I am using heavily watered down dye because I didn’t have much to work with and didn’t want to waste it all.
It’s as simple as having a container of dye, and dipping your piece of leather through the container. Take the piece out and let dry.
You can leave your leather inside the container for however long you want. I noticed when dyeing for longer time, it will soak up a bit more dye but usually not as much as I would hope for.
This will take a lot longer to dry since the whole piece of leather will be soaked with dye.
If you are dyeing anything with holes in it, you can make and attach a paper clip hook through it to dip it and pull it out easily. Or if you have a big enough container you can make a small rack and use it to pull up all the pieces in the dye.

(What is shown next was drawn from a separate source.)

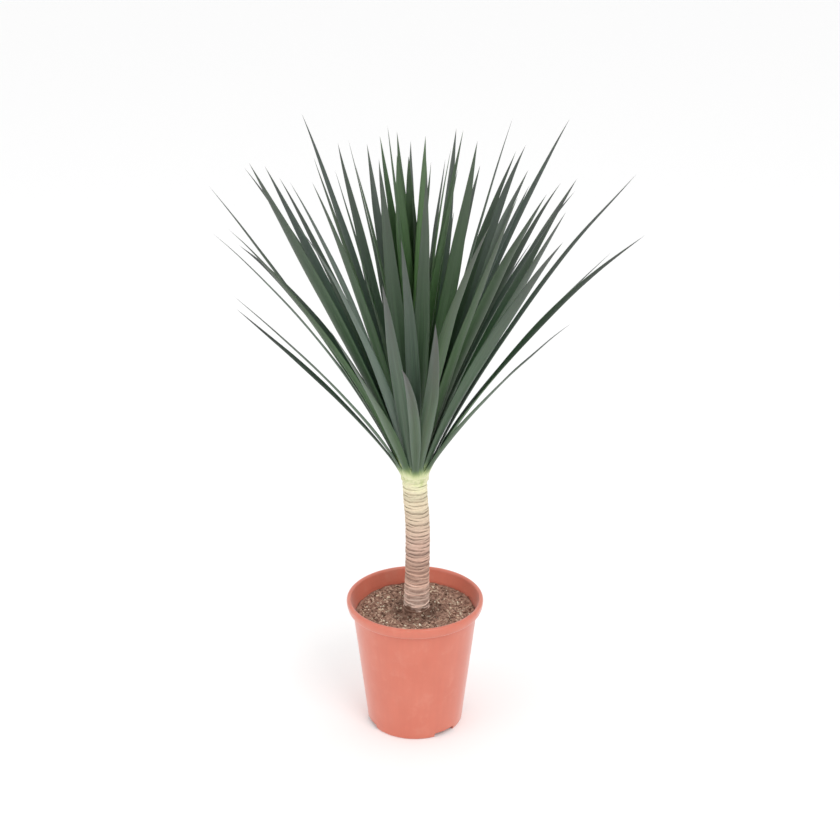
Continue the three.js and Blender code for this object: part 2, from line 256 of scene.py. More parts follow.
# %% Leaf material
def leaf_material(name, upper, under):
    """A waxy leaf skin: upper and under are the ramps of hex colours of its two faces, by tone."""
    material, tree, shader = new_material(name)
    along = add(tree, "ShaderNodeAttribute", attribute_name="along")
    across = add(tree, "ShaderNodeAttribute", attribute_name="across")
    side = add(tree, "ShaderNodeAttribute", attribute_name="side")
    tone = add(tree, "ShaderNodeAttribute", attribute_name="tone")
    age = add(tree, "ShaderNodeAttribute", attribute_name="age")
    facing = add(tree, RANGE, {0: side.outputs["Fac"], 1: -0.3, 2: 0.3})
    # One leaf differs from the next: some are fresh green, some slate, some dulled by wax.
    under_green = ramp(tree, tone.outputs["Fac"], under)
    upper_green = ramp(tree, tone.outputs["Fac"], upper)
    waxed = add(tree, MIX, {0: facing, 6: under_green, 7: upper_green}, data_type="RGBA")
    # Veins: about one every 0.8 mm across an 18 mm blade, drawn as stretched noise.
    strands = add(tree, COMBINE, {
        0: across.outputs["Fac"], 1: along.outputs["Fac"], 2: tone.outputs["Fac"]})
    stretched = add(tree, VECTOR_MATH, {0: strands, 1: (11.0, 3.0, 9.0)}, operation="MULTIPLY")
    veins = add(tree, NOISE, {"Vector": stretched, "Scale": 1.0, "Detail": 3.0, "Roughness": 0.6})
    vein_shade = add(tree, RANGE, {0: veins, 1: 0.3, 2: 0.7, 3: 0.72, 4: 1.25})
    veined = add(tree, MIX, {0: 1.0, 6: waxed, 7: vein_shade}, data_type="RGBA", blend_type="MULTIPLY")
    # The tip of an old leaf dries to a dull purplish grey.
    tip_reach = add(tree, RANGE, {0: along.outputs["Fac"], 1: 0.45, 2: 1.0})
    spread = add(tree, RANGE, {0: age.outputs["Fac"], 3: 0.55, 4: 0.95})
    dry = add(tree, MATH, {0: tip_reach, 1: spread}, operation="MULTIPLY")
    dried = add(tree, MIX, {0: dry, 6: veined, 7: paint("#4b494b")}, data_type="RGBA")
    # The clasping base is cream, then yellow-green, before the blade's own green begins. The
    # change is ragged along the veins, and comes sooner on one leaf than on the next.
    ragged = add(tree, RANGE, {0: veins, 1: 0.3, 2: 0.7, 3: -0.012, 4: 0.012})
    sooner = add(tree, RANGE, {0: tone.outputs["Fac"], 3: -0.012, 4: 0.02})
    greening = add(tree, MATH, {0: along.outputs["Fac"], 1: ragged}, operation="ADD")
    greening = add(tree, MATH, {0: greening, 1: sooner}, operation="ADD")
    base_fade = add(tree, RANGE, {0: greening, 1: 0.025, 2: 0.085},
                    interpolation_type="SMOOTHSTEP")
    cream = ramp(tree, add(tree, RANGE, {0: greening, 1: 0.0, 2: 0.1}),
                 [(0.0, "#e4e1c0"), (0.25, "#ccd2a0"), (0.5, "#93a76b"), (1.0, "#58774a")])
    skin = add(tree, MIX, {0: base_fade, 6: cream, 7: dried}, data_type="RGBA")
    tree.links.new(skin.outputs[2], shader.inputs["Base Color"])
    rough = add(tree, RANGE, {0: veins, 1: 0.2, 2: 0.8, 3: 0.36, 4: 0.56})
    tree.links.new(rough.outputs[0], shader.inputs["Roughness"])
    relief = add(tree, "ShaderNodeBump", {"Height": veins, "Strength": 0.35, "Distance": 0.4 * MM})
    tree.links.new(relief.outputs[0], shader.inputs["Normal"])
    shader.inputs["Specular IOR Level"].default_value = 0.45
    shader.inputs["Subsurface Weight"].default_value = 0.06
    shader.inputs["Subsurface Radius"].default_value = (0.6, 1.0, 0.3)
    shader.inputs["Subsurface Scale"].default_value = 1.5 * MM
    return material


grown_skin = leaf_material(
    "waxy_leaf",
    [(0.0, "#294628"), (0.3, "#325034"), (0.6, "#364e3b"), (0.8, "#415749"), (1.0, "#52675b")],
    [(0.0, "#39562f"), (0.3, "#435f3e"), (0.55, "#425840"), (0.8, "#536856"), (1.0, "#6d7d72")])
young_skin = leaf_material(
    "fresh_leaf",
    [(0.0, "#2f4f27"), (0.5, "#3c6130"), (1.0, "#4b7040")],
    [(0.0, "#3c5f33"), (0.5, "#4c7040"), (1.0, "#60844f")])

# %% [markdown]
# ## The leaf blade
# Each blade is a strap that clasps the stem with a broad base, widens a little, keeps its width to
# past the middle and runs out to a long point. Its section is a thin lens, folded up along the
# midrib like a shallow gutter. It could be modelled by hand and bent with a curve, but all the
# leaves share one rule, so one Geometry Nodes tree sweeps the section along each midrib. It stores
# how far along, how far across and on which side each point lies, for the skin to read.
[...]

This method would be beneficial if you were dying a lot of small pieces and want to cover the whole piece.
Finnish the leather
After the leather has been dyed you are going to want to avoid having any of it rub off on other clothes or hands.
To secure the dye onto the leather you will need to finish it off with some sort of sealant. I use a saddle soap and/or acrylic resolene to secure the dye. I tend to use both and sometimes apply a coat of Fiebing’s leather sheen.
I will apply a small amount over the leather and rub it in making sure I cover all surfaces of the dyed leather.
This sheen causes the leather to have a glossy look that sometimes is not desired so you can just use an acrylic resolene or a satin sheen.
Another saddle soap I use with or without the sheen is Kiwi’s Saddle Soap since it can be found at Walmart for six or seven dollars and even cheaper on Amazon. This is not the best saddle soap but you can find it locally pretty easily.
This is meant to seal and protect leather. I have never had any issues when using this and it is as simple as rubbing this into the leather and then buffing it with a soft cloth. It creates a small shine on your leather but is not as strong as some of the glossy sheen protectors.
Those two methods on how to dye leather should be done in whichever way is needed for your projects. One is more hands one and controllable while the other way is much quicker.